[BEGIN]

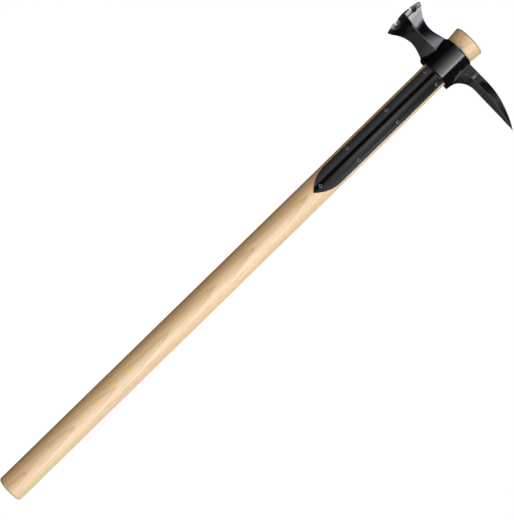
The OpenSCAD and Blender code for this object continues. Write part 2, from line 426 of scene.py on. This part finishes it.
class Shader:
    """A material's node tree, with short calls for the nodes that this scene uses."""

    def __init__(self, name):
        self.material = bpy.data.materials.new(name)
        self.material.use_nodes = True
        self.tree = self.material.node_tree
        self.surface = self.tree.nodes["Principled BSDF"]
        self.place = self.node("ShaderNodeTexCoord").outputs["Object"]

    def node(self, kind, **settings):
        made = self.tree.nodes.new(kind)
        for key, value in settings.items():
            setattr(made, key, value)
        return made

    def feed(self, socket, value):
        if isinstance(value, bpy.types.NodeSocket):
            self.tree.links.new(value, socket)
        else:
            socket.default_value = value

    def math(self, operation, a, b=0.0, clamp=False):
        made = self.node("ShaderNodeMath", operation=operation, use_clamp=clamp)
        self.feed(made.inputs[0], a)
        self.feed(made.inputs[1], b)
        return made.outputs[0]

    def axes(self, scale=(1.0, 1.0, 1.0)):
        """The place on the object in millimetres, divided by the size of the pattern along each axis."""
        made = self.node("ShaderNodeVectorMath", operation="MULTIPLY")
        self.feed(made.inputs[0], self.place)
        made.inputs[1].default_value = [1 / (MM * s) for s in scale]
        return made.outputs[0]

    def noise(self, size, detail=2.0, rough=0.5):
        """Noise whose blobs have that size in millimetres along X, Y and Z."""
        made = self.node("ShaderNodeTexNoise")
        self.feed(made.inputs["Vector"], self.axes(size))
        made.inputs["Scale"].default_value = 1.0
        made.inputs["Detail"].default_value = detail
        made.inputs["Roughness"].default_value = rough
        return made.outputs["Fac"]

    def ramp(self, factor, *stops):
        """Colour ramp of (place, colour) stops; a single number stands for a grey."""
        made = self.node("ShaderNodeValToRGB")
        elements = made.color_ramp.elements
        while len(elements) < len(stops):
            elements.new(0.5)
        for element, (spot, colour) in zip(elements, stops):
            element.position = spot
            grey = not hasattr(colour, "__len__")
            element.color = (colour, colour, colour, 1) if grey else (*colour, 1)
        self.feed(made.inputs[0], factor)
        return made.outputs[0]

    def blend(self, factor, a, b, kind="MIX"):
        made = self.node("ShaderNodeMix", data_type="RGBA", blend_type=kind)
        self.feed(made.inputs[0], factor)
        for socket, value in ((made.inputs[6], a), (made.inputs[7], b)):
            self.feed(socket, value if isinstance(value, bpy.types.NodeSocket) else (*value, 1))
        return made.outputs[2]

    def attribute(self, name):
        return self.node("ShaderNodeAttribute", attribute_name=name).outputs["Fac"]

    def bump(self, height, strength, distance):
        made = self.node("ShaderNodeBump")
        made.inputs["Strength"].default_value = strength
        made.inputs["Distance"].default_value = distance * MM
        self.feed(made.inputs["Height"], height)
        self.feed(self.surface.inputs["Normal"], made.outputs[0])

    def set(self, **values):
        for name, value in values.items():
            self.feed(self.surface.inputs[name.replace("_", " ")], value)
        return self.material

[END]

**The exercise**
The lines above should be duplicated exactly.

**Answer for this exercise**
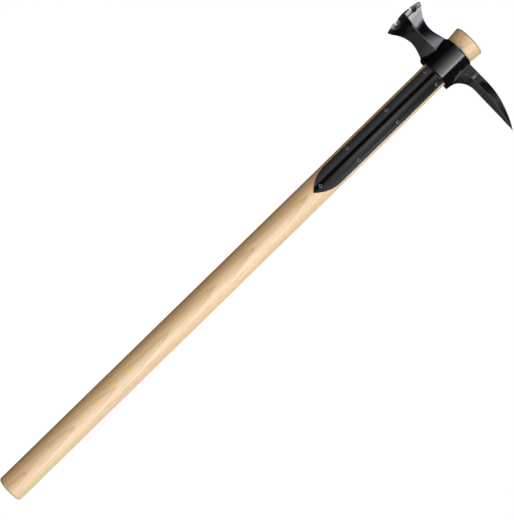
The OpenSCAD and Blender code for this object continues. Write part 2, from line 426 of scene.py on. This part finishes it.
class Shader:
    """A material's node tree, with short calls for the nodes that this scene uses."""

    def __init__(self, name):
        self.material = bpy.data.materials.new(name)
        self.material.use_nodes = True
        self.tree = self.material.node_tree
        self.surface = self.tree.nodes["Principled BSDF"]
        self.place = self.node("ShaderNodeTexCoord").outputs["Object"]

    def node(self, kind, **settings):
        made = self.tree.nodes.new(kind)
        for key, value in settings.items():
            setattr(made, key, value)
        return made

    def feed(self, socket, value):
        if isinstance(value, bpy.types.NodeSocket):
            self.tree.links.new(value, socket)
        else:
            socket.default_value = value

    def math(self, operation, a, b=0.0, clamp=False):
        made = self.node("ShaderNodeMath", operation=operation, use_clamp=clamp)
        self.feed(made.inputs[0], a)
        self.feed(made.inputs[1], b)
        return made.outputs[0]

    def axes(self, scale=(1.0, 1.0, 1.0)):
        """The place on the object in millimetres, divided by the size of the pattern along each axis."""
        made = self.node("ShaderNodeVectorMath", operation="MULTIPLY")
        self.feed(made.inputs[0], self.place)
        made.inputs[1].default_value = [1 / (MM * s) for s in scale]
        return made.outputs[0]

    def noise(self, size, detail=2.0, rough=0.5):
        """Noise whose blobs have that size in millimetres along X, Y and Z."""
        made = self.node("ShaderNodeTexNoise")
        self.feed(made.inputs["Vector"], self.axes(size))
        made.inputs["Scale"].default_value = 1.0
        made.inputs["Detail"].default_value = detail
        made.inputs["Roughness"].default_value = rough
        return made.outputs["Fac"]

    def ramp(self, factor, *stops):
        """Colour ramp of (place, colour) stops; a single number stands for a grey."""
        made = self.node("ShaderNodeValToRGB")
        elements = made.color_ramp.elements
        while len(elements) < len(stops):
            elements.new(0.5)
        for element, (spot, colour) in zip(elements, stops):
            element.position = spot
            grey = not hasattr(colour, "__len__")
            element.color = (colour, colour, colour, 1) if grey else (*colour, 1)
        self.feed(made.inputs[0], factor)
        return made.outputs[0]

    def blend(self, factor, a, b, kind="MIX"):
        made = self.node("ShaderNodeMix", data_type="RGBA", blend_type=kind)
        self.feed(made.inputs[0], factor)
        for socket, value in ((made.inputs[6], a), (made.inputs[7], b)):
            self.feed(socket, value if isinstance(value, bpy.types.NodeSocket) else (*value, 1))
        return made.outputs[2]

    def attribute(self, name):
        return self.node("ShaderNodeAttribute", attribute_name=name).outputs["Fac"]

    def bump(self, height, strength, distance):
        made = self.node("ShaderNodeBump")
        made.inputs["Strength"].default_value = strength
        made.inputs["Distance"].default_value = distance * MM
        self.feed(made.inputs["Height"], height)
        self.feed(self.surface.inputs["Normal"], made.outputs[0])

    def set(self, **values):
        for name, value in values.items():
            self.feed(self.surface.inputs[name.replace("_", " ")], value)
        return self.material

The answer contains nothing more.